Controversies and Debates

The work incentive concern

A central critique is that giving money with no work requirement could dampen labor force participation or reduce hours worked. Proponents respond that when the income floor is modest and coupled with opportunities (education, training, entrepreneurship, flexible work), people maintain or even increase employment options. The evidence from pilots is inconclusive, but real-world examples like the Alaska program suggest that labor supply does not collapse under a modest universal payment.
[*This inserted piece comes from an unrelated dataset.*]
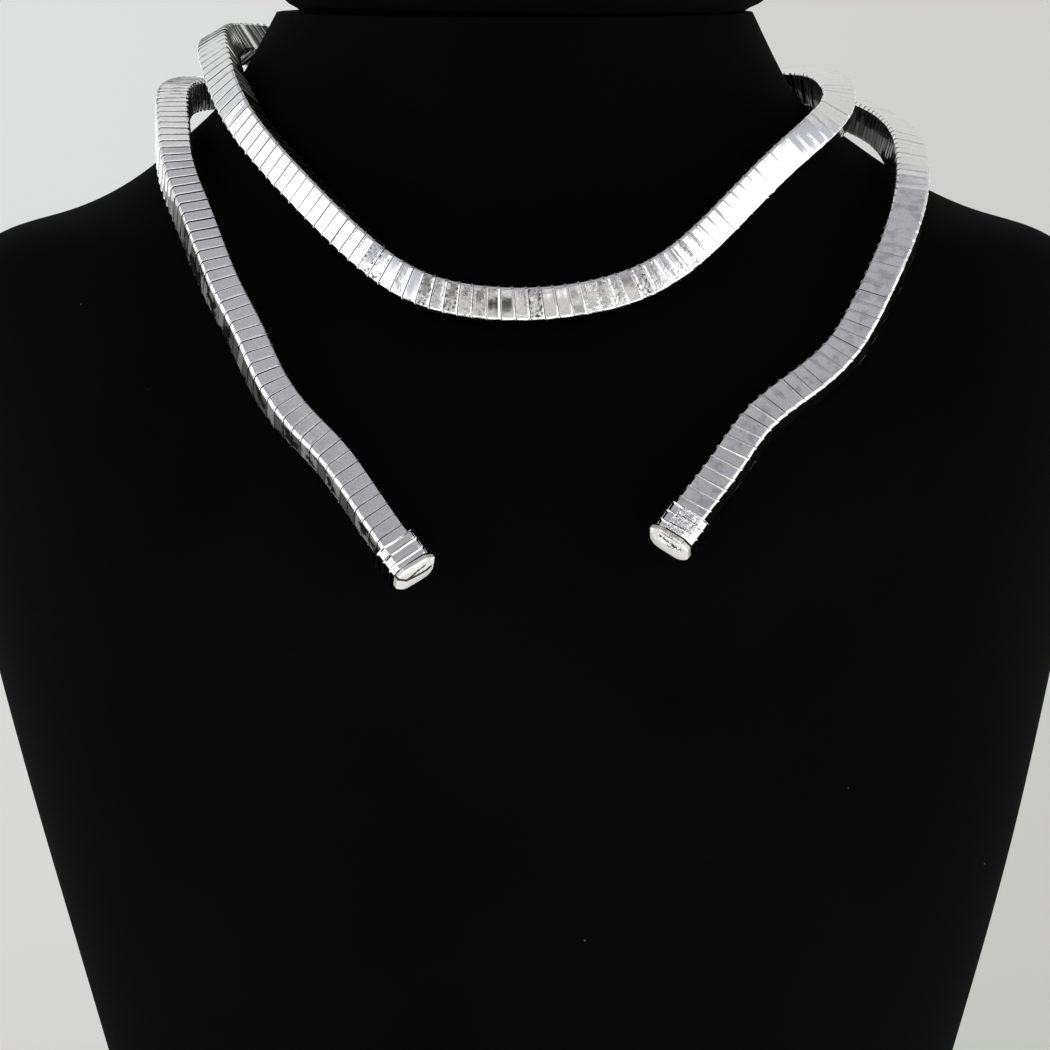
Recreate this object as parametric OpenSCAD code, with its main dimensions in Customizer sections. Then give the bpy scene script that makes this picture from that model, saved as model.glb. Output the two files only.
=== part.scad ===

Fiscal and price stability

Opponents worry about the cost of a universal program and the risk of inflation if financed primarily through deficit spending or money creation. Advocates emphasize the importance of credible financing, gradual phasing in, and reforms that improve government efficiency and tax base broadening. The debate often turns to whether a UBI would crowd out productive investment or crowd in private sector activity by increasing consumer demand.

Equity, stigma, and social insurance

Some critics argue that universal programs risk diluting targeted protections for the most vulnerable and may reduce the political will to maintain traditional, well-targeted welfare programs. Supporters counter that the superiority of universality lies in erasing stigma and ensuring a basic standard of living for all, while targeted programs can still exist as complements in a multi-layered safety net. The right-of-center perspective often emphasizes that a well-calibrated universal floor should coexist with flexible, means-tested supports only where they demonstrably improve outcomes without duplicating benefits.

Alternatives and complements

A number of policy designers prefer alternatives that preserve work incentives and fiscal discipline, such as the earned income tax credit (EITC), wage subsidies, or a negative income tax as a transitional instrument. Some advocate for a work-first welfare state paired with a guaranteed income floor that is lean and tightly financed. The discussion often centers on whether a fully universal scheme is necessary or whether targeted forms of basic support can deliver similar gains at a lower political and economic cost.